#### COLLECTED MATERIAL

★ ★ ★ ★ ★ ★ ★

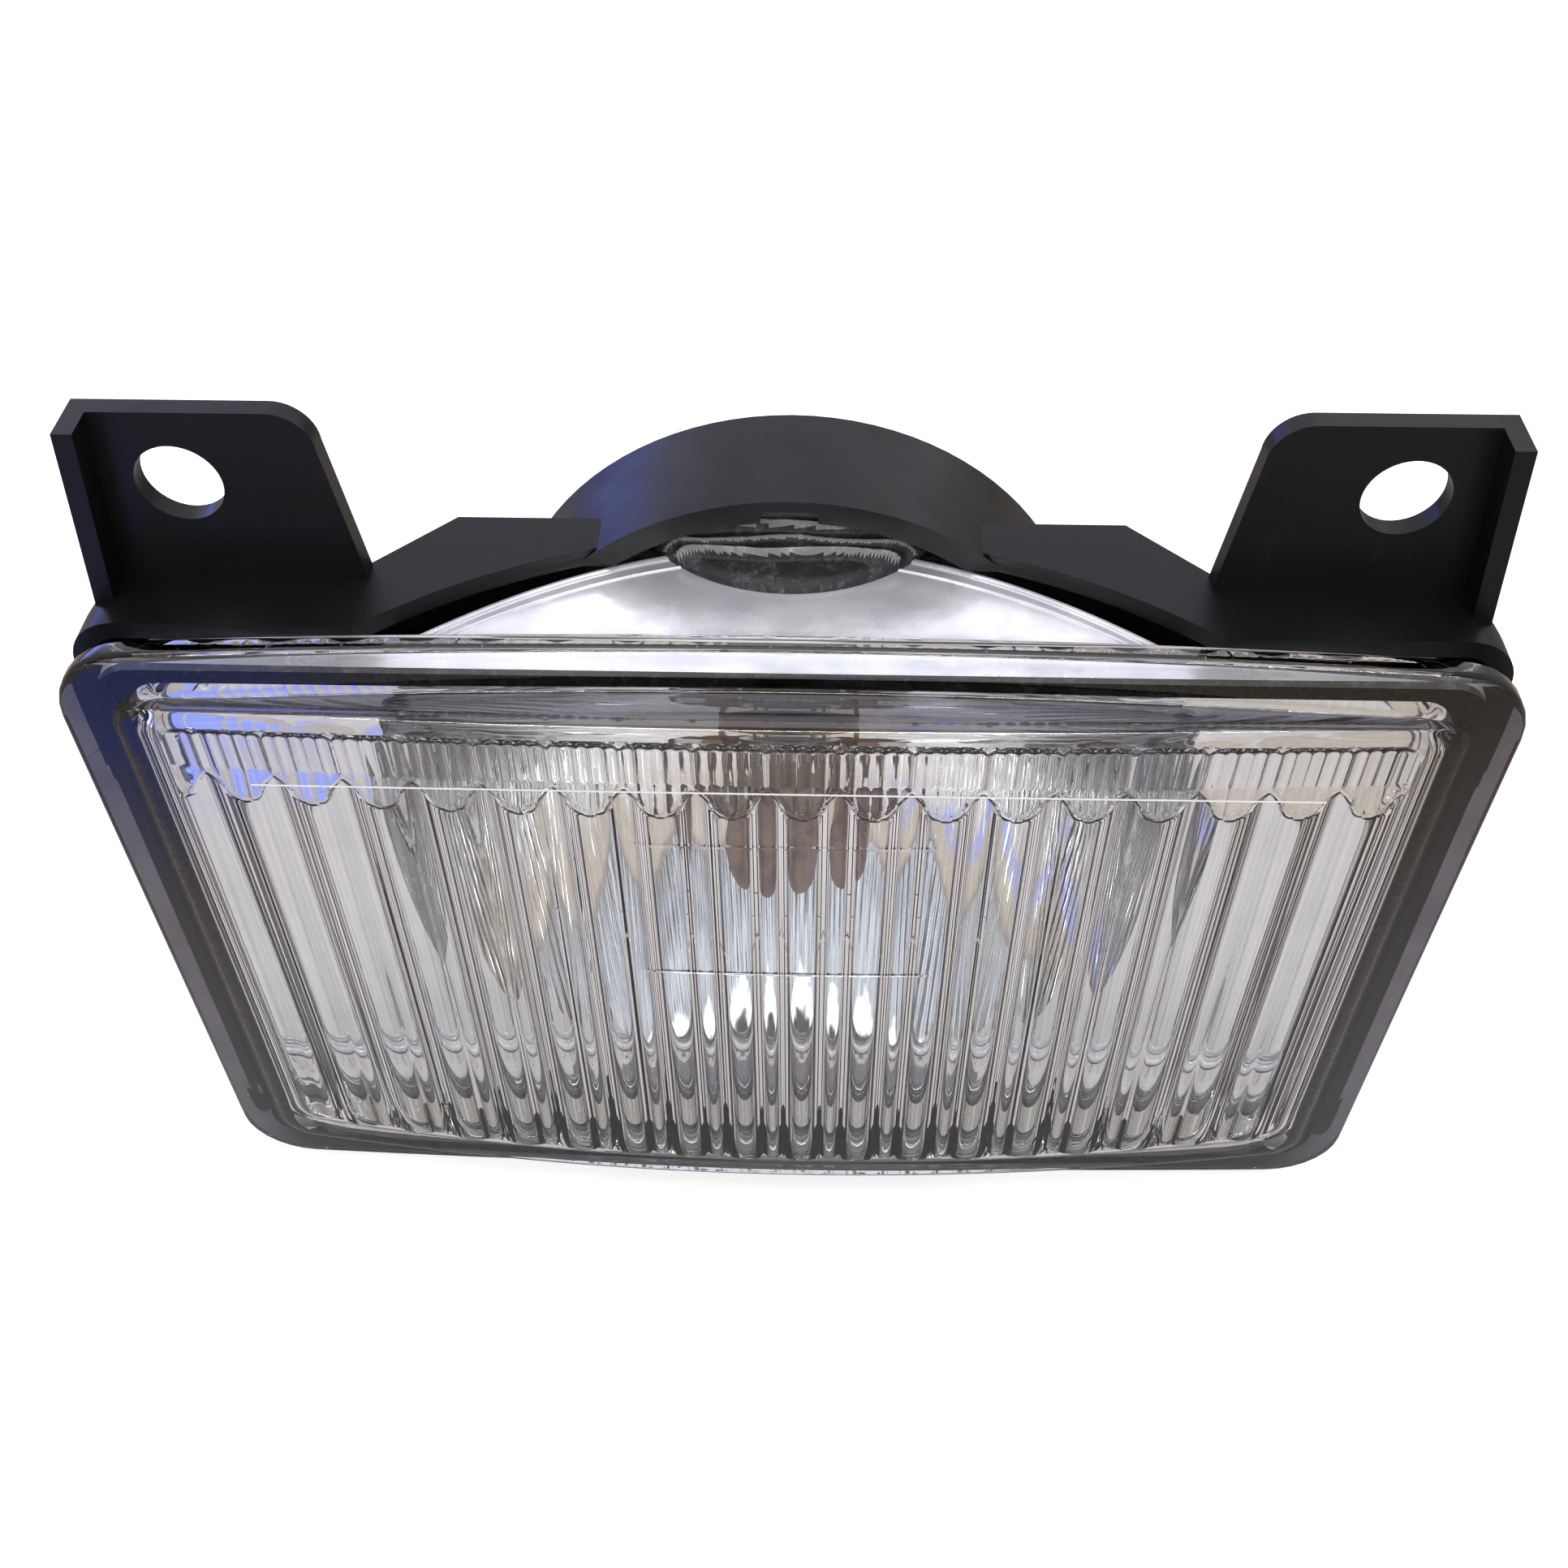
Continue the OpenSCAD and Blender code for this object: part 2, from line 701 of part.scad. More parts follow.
module shield_rivets() {
    foot_y = floor_y - shield_t;
    color("#c4c7cb") place() for (s = [-1, 1]) translate([s * rivet_at, 0, 0]) {
        rod_y(rivet_r, foot_y - 0.2, seat_y + 0.2);
        rod_y(rivet_r + 0.7, foot_y - 0.8, foot_y - 0.01);
        rod_y(rivet_r + 0.5, seat_y + 0.01, seat_y + 0.6);
    }
}

module bulb_capsule() {
    round_y = capsule_tip + capsule_r;
    color([0.95, 0.95, 0.9, 0.4]) place() difference() {
        union() {
            rod_y(capsule_r, round_y, capsule_root);
            translate([0, round_y, axis_z]) sphere(r = capsule_r);
        }
        rod_y(capsule_r - 1, round_y, capsule_root - 2.5);
        translate([0, round_y, axis_z]) sphere(r = capsule_r - 1);
    }
}

module bulb_base() {
    color("#b7babd") place() difference() {
        rod_y(base_r, capsule_root - 3, contact_y1 - 3.5);
        rod_y(capsule_r + 0.03, capsule_root - 3 - over, capsule_root + 0.02);
        rod_y(contact_r + 0.03, seat_y, contact_y1);
    }
}

module bulb_flange() {
    color("#a8abad") place() difference() {
        rod_y(flange_r, seat_y + 0.02, seat_y + bulb_flange_t);
        rod_y(base_r + 0.02, seat_y - over, seat_y + bulb_flange_t + over);
        // locating notch
        translate([-1.5, seat_y - over, axis_z + flange_r - 1.2]) cube([3, 2 * over + bulb_flange_t, 2]);
    }
}

module bulb_contact() {
    color("#c9a94e") place() rod_y(contact_r, seat_y + 0.02, contact_y1);
}

module filament() {
    coil_r = 0.9;
    color("#9a9a98") place() translate([-2.6, filament_y, axis_z]) rotate([0, 90, 0])
        cylinder(r = coil_r, h = 5.2);
}

module filament_posts() {
    post_r = 0.35;
    color("#aaaaaa") place() for (s = [-1, 1]) translate([s * (2.62 + post_r), 0, 0])
        rod_y(post_r, filament_y - 1, capsule_root - 2.55);
}

// ---- aiming screw, cap and ring ----

module aim_screw() {
    knurls = 12;
    color("#c2c5c8") place() translate([aim_x, 0, aim_z]) rotate([-90, 0, 0]) {
        translate([0, 0, aim_tip_y]) cylinder(r = aim_r, h = aim_clip_y - aim_clip_t - aim_tip_y);
        translate([0, 0, aim_clip_y - aim_clip_t - eps])
            cylinder(r = aim_r - 0.6, h = aim_clip_t + 2 * eps);
        translate([0, 0, aim_clip_y]) cylinder(r = aim_r, h = aim_head_y - aim_clip_y + eps);
        difference() {
            translate([0, 0, aim_head_y]) cylinder(r = aim_head_r, h = aim_head_len);
            for (i = [0:knurls - 1]) rotate([0, 0, 360 / knurls * i])
                translate([aim_head_r + 0.35, 0, aim_head_y - over])
                    cylinder(r = 0.8, h = aim_head_len + 2 * over, $fn = 24);
            translate([-0.6, -aim_head_r - over, aim_head_y + aim_head_len - 1.5])
                cube([1.2, 2 * aim_head_r + 2 * over, 2]);
        }
    }
}

module aim_clip() {
    color("#4a4d52") place() translate([aim_x, 0, aim_z]) rotate([-90, 0, 0])
        translate([0, 0, aim_clip_y - aim_clip_t + 0.02]) difference() {
            cylinder(r = aim_r + 1.6, h = aim_clip_t - 0.04);
            translate([0, 0, -over]) cylinder(r = aim_r - 0.58, h = aim_clip_t + 2 * over);
            translate([-aim_r + 0.7, 0, -over]) cube([2 * aim_r - 1.4, aim_r + 2, aim_clip_t + 2 * over]);
        }
}

module rear_cap() {
    color("#1a1b1d") place() difference() {
        union() {
            rod_y(cap_r, cap_y0, cap_y1);
            for (i = [0:lug_count - 1]) about_axis(360 / lug_count * i + 60)
                turned(lug_w) translate([cap_r - over, lug_y0]) square([over + lug_reach, lug_t]);
            translate([-grip_len / 2, cap_y1 - eps, axis_z - grip_w / 2])
                cube([grip_len, grip_h, grip_w]);
        }
        rod_y(cap_r - cap_t, cap_y0 - over, cap_y1 - cap_t);
        // groove for the seal
        turned() translate([cap_r, seal_y]) circle(r = seal_r + 0.02);
        translate([0, 0, vent_x]) rod_y(vent_r * 0.6 + 0.02, cap_y1 - cap_t - over, cap_y1 + over);
    }
}

module cap_seal() {
    color("#8a2b22") place() intersection() {
        turned() translate([cap_r, seal_y]) circle(r = seal_r);
        rod_y(cap_r, cap_y0, cap_y1);
    }
}

module vent_plug() {
    color("#3c3e41") place() translate([0, 0, vent_x]) {
        rod_y(vent_r * 0.6, cap_y1 - cap_t, cap_y1 + 0.02);
        rod_y(vent_r, cap_y1 + 0.01, cap_y1 + 1.2);
    }
}

module retainer_ring() {
    notch_play = 1.5;
    color("#b3a36a") place() difference() {
        union() {
            rod_y(ring_r, ring_y0, ring_y0 + ring_t);
            // finger tabs
            for (i = [0:ring_lug_count - 1]) about_axis(360 / ring_lug_count * i + 75)
                translate([-1, ring_y0, axis_z + ring_hole_r + 0.6])
                    cube([2, ring_t + 1.4, ring_lug_r - ring_hole_r - 1.2]);
        }
        rod_y(ring_hole_r, ring_y0 - over, ring_y0 + ring_t + 3);
        // notches that let the ring pass its lugs when it is turned back
        for (i = [0:ring_lug_count - 1])
            about_axis(360 / ring_lug_count * i + ring_turn - notch_play)
                turned(ring_lug_w + 2 * notch_play)
                    translate([ring_lug_r - slip, ring_y0 - over]) square([4, ring_t + 2 * over]);
    }
}

bracket_frame();
pivot_pins();
aim_bush();
boot();
connector_socket();
socket_gasket();
socket_terminals();
bulb_leads();
lead_sleeves();
lens();
lens_seal();
reflector();
pivot_bushes();
aim_nut();
bulb_shield();
shield_rivets();
bulb_capsule();
bulb_base();
bulb_flange();
bulb_contact();
filament();
filament_posts();
aim_screw();
aim_clip();
rear_cap();
cap_seal();
vent_plug();
retainer_ring();
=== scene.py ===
"""Looks for a rectangular fog light: pressed glass lens, metallised reflector, black nylon bracket.

Lengths are written in millimetres in the lamp's own frame (X right, Y to the rear from the lens
seat, Z up from the lens centre) and at() turns them into the row frame's metres.
"""

import json
import math

import bmesh
import bpy
import numpy as np
from mathutils import Matrix, Vector, noise


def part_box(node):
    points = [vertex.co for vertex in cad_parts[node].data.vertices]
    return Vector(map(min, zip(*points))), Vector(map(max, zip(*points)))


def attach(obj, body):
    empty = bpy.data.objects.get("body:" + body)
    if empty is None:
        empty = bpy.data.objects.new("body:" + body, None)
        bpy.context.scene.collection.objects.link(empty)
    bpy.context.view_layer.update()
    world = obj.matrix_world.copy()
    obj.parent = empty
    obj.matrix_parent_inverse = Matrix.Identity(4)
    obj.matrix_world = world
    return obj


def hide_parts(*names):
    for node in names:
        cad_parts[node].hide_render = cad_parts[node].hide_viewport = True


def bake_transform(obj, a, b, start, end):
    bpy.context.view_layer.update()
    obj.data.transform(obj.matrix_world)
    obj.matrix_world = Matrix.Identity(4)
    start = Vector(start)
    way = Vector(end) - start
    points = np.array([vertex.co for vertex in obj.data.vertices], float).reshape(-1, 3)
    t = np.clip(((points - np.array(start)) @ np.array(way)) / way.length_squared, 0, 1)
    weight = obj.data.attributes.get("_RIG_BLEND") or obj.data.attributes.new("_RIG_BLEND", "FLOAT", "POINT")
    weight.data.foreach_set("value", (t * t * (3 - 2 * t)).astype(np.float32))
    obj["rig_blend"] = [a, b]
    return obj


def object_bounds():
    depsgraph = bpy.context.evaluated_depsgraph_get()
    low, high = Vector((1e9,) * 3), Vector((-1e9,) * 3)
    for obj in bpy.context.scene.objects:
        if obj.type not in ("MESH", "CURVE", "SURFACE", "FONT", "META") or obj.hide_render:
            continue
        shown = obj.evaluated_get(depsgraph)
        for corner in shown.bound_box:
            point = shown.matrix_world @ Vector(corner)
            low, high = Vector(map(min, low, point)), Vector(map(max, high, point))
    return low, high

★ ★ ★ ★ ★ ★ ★

#### WHAT THE TASK REQUIRES
Only the lines from the one containing "bracket_frame();" through the one containing "bpy.context.scene.collection.objects.link(empty)" are to be retyped, both boundary lines included, with no other material.

#### RESULT OF THIS TASK
bracket_frame();
pivot_pins();
aim_bush();
boot();
connector_socket();
socket_gasket();
socket_terminals();
bulb_leads();
lead_sleeves();
lens();
lens_seal();
reflector();
pivot_bushes();
aim_nut();
bulb_shield();
shield_rivets();
bulb_capsule();
bulb_base();
bulb_flange();
bulb_contact();
filament();
filament_posts();
aim_screw();
aim_clip();
rear_cap();
cap_seal();
vent_plug();
retainer_ring();
=== scene.py ===
"""Looks for a rectangular fog light: pressed glass lens, metallised reflector, black nylon bracket.

Lengths are written in millimetres in the lamp's own frame (X right, Y to the rear from the lens
seat, Z up from the lens centre) and at() turns them into the row frame's metres.
"""

import json
import math

import bmesh
import bpy
import numpy as np
from mathutils import Matrix, Vector, noise


def part_box(node):
    points = [vertex.co for vertex in cad_parts[node].data.vertices]
    return Vector(map(min, zip(*points))), Vector(map(max, zip(*points)))


def attach(obj, body):
    empty = bpy.data.objects.get("body:" + body)
    if empty is None:
        empty = bpy.data.objects.new("body:" + body, None)
        bpy.context.scene.collection.objects.link(empty)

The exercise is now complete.